The last step is to define the light and shadow, as well as the detail on the tree trunk and branches. I used a bit of red foliage as a contrast to the overall green that dominates the sketch. The darkest darks are created from Phthalo Green, Alizarin Crimson and Indanthrene Blue, painted quite thickly and without much water to dilute the mix.


63 Comments on “Maple tree: step-by-step”

  1. Jodi says:

    What a WONDERFUL tutorial! Thank you for sharing Shari! You surely make it look easier than it is 🙂


  2. Lynn says:

    Thank you! Love your work. I’ve started sketching more than doing big paintings because of you! Lynn


  3. Ivana says:

    Fantastic ! I really appreciate you showing us your method of work.


  4. Reissa says:

    I’d love more of these step by step lessons. Thanks


  5. Lovely tutorial Shari it is always nice to see the steps by step sequence! Well done! 😉 Carolina


  6. Thanks for the toot 🙂


  7. Fred says:

    This was excellent Shari. Thanks for doing this. Green gold is a very useful shade. Also Perylene green. Key learnings from some people I have worked with.


  8. Monique says:

    Thank you so much!


  9. TonyU says:

    Wonderful tutorial to match a wonderful sketch. Thanks Shari.


  10. Karen Smith says:

    Thank you for this! I am such a visual learner….. I guess we all are, or we wouldn’t be painting. 😊 This is very helpful.


  11. Judy Sopher says:

    I also want to thank you for this. You put a lot of time into these lessons. You’ve even made me want to paint trees which I didn’t think I would.


  12. Tracey says:

    Wonderful, thanks Shari for sharing!


  13. Chris kopet says:

    That was my question too. Thanks for showing the layers and process


  14. Valmae Stonehouse says:

    Shari thankyou so much this is invaluable and a great help on my very early journey into watercolours


  15. Liliane Partikian says:

    Thank you for sharing ….love your tree


  16. Wow! This is fantastic! Thanks so much for sharing this Shari! So incredibly helpful! Love it! 😍


  17. Rebekah Farr says:

    Love! Love! Love!! I am always in awe of how you do your trees, so this was the perfect subject! 🙂 I really love the color combination you used to get the lightest color for the tree, it reminds me of the DS color Buff Titanium. Do you remember what mix you used to get that creamy neutral color on the tree?


  18. Catherine says:

    Thanks so much for this Shari – it’s so enlightening, especially for a watercolours beginner. I would love it if you were to do a book on watercolours!

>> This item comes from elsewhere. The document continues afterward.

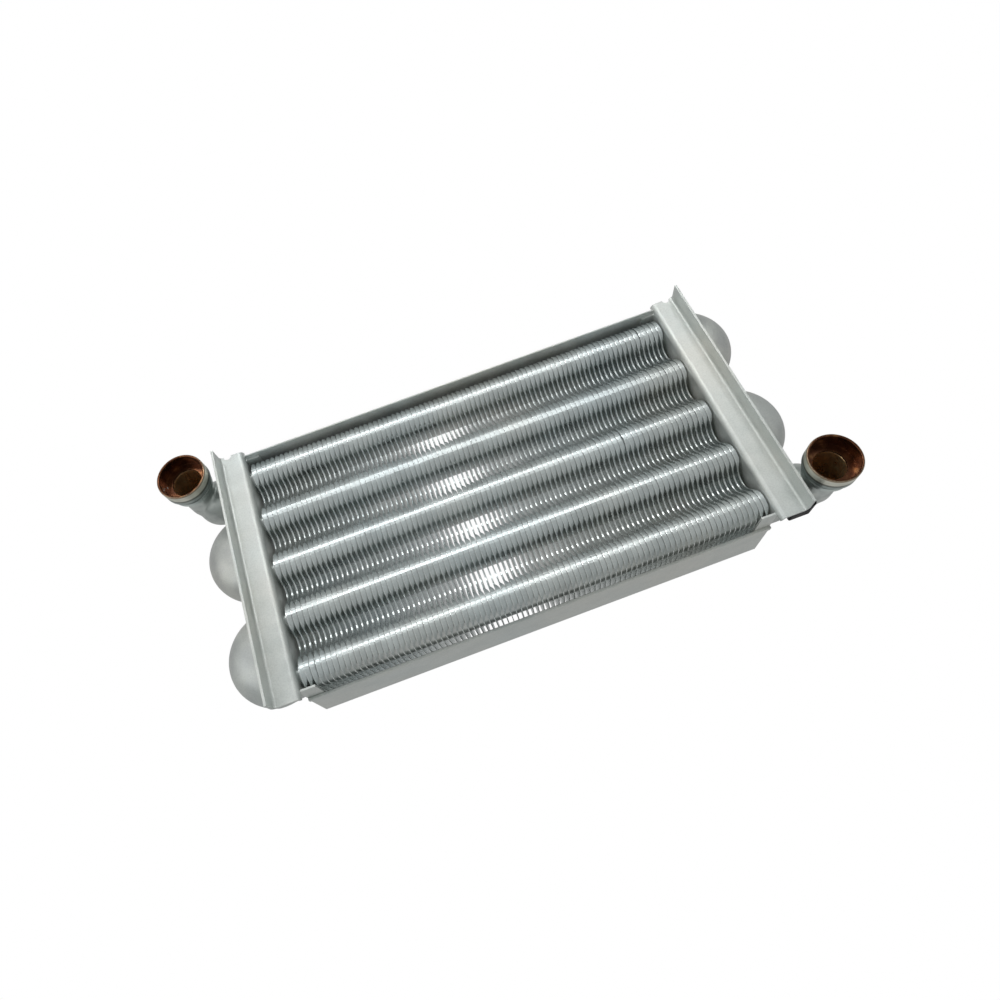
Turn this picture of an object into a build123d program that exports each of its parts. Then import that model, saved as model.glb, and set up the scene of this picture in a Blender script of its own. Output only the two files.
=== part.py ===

    • I would love to do a book too Catherine. But I have a full-time teaching job which makes big projects like that near-impossible. I would have to take a sabbatical to do anything of that scope. Maybe one day, when I retire…


  19. Linda Murray says:

    Yes, thank you Shari! I am intrigued by the step by step instructions. It is so helpful to see the start to finish painting. As always, you have a winner!!


    • Thanks for writing Linda. I think everyone loves to see the step-by-step tutorials. I know I do when I can find them online. It really helps to understand the layers in watercolour.


  20. wow, thank you Shari, that really helps.I am an old airbrush teacher and I always taught in color “layers” like this it’s very helpful. Much Aloha, Deb


    • Wow, what happens to old airbrush teachers. Do they learn Photoshop? You must have had to retrain, I guess. At least that’s what most airbrush artists I know had to do.


  21. It is wonderful to see this done step by step! Thanks.


  22. Louise says:

    Thank you for this very helpful tutorial, Shari. I know it takes time and breaks your momentum for you to stop and photograph each step, but I hope you will do this again. In some ways , it is better than a video because we can visit each stage and focus on it as long as we need to. The iPhone photos are just fine, shadows and all …. spontaneous and simple often can lead to very satisfactory results. We love it.

    Thanks to Fred too for requesting this. Great idea.


    • Hi Louise. It’s not really much of a bother to do these. I usually take the photos when a wash is drying, so it fits in well with the process. There’s another one online today. Thanks again to Fred for the suggestion which has proved to be quite popular with blog readers.


  23. kari says:

    Such a helpful tutorial–thank you for sharing!


  24. andre sac ard says:

    Thanks for the tutorial. I just came back from painting trip in Charlevoix with Martha Markowsky’s group. I was doing mainly sketching and a little bit of waiter color. I still need lots of practice,
    Beautiful tree.


  25. Delphine says:

    I keep coming back to this tutorial, I think it’s the fifth time since you’ve posted it. I’m trying to get used to think the picture before doing it, and this is really quite elegant thinking.
    Thank you very much for sharing.


    • Thanks so much for writing Delphine. I am really glad you find it helpful. One thing I learned at a Tom Hoffmann workshop was to keep it abstract as long as possible. I always have that in my head as I paint and it helps me a lot.


  26. Lisa says:

    You are my hero for putting this on the site– So helpful. I wish I could follow u everywhere you go!!! Hope NYC was great


  27. Janice Kelly says:

    Thank you for the step-by-step and excellent and clear explanation. Ity helps a great deal to be taken through your process. Lovely result.


  28. Evelyn Cunningham says:

    I really liked having the big tree boiled down to 5 steps. I will try to simplify my approach, based on how you worked on it…I love your result.


  29. Vidya Krull says:

    Do you let the colors dry completely between each step? I noticed that the approach you used here is different than that you used for the Hawthorne recently. I’m trying to find a good approach for doing the background, and have a tough time deciding whether to go from back to front, or separate the two, like you have done here.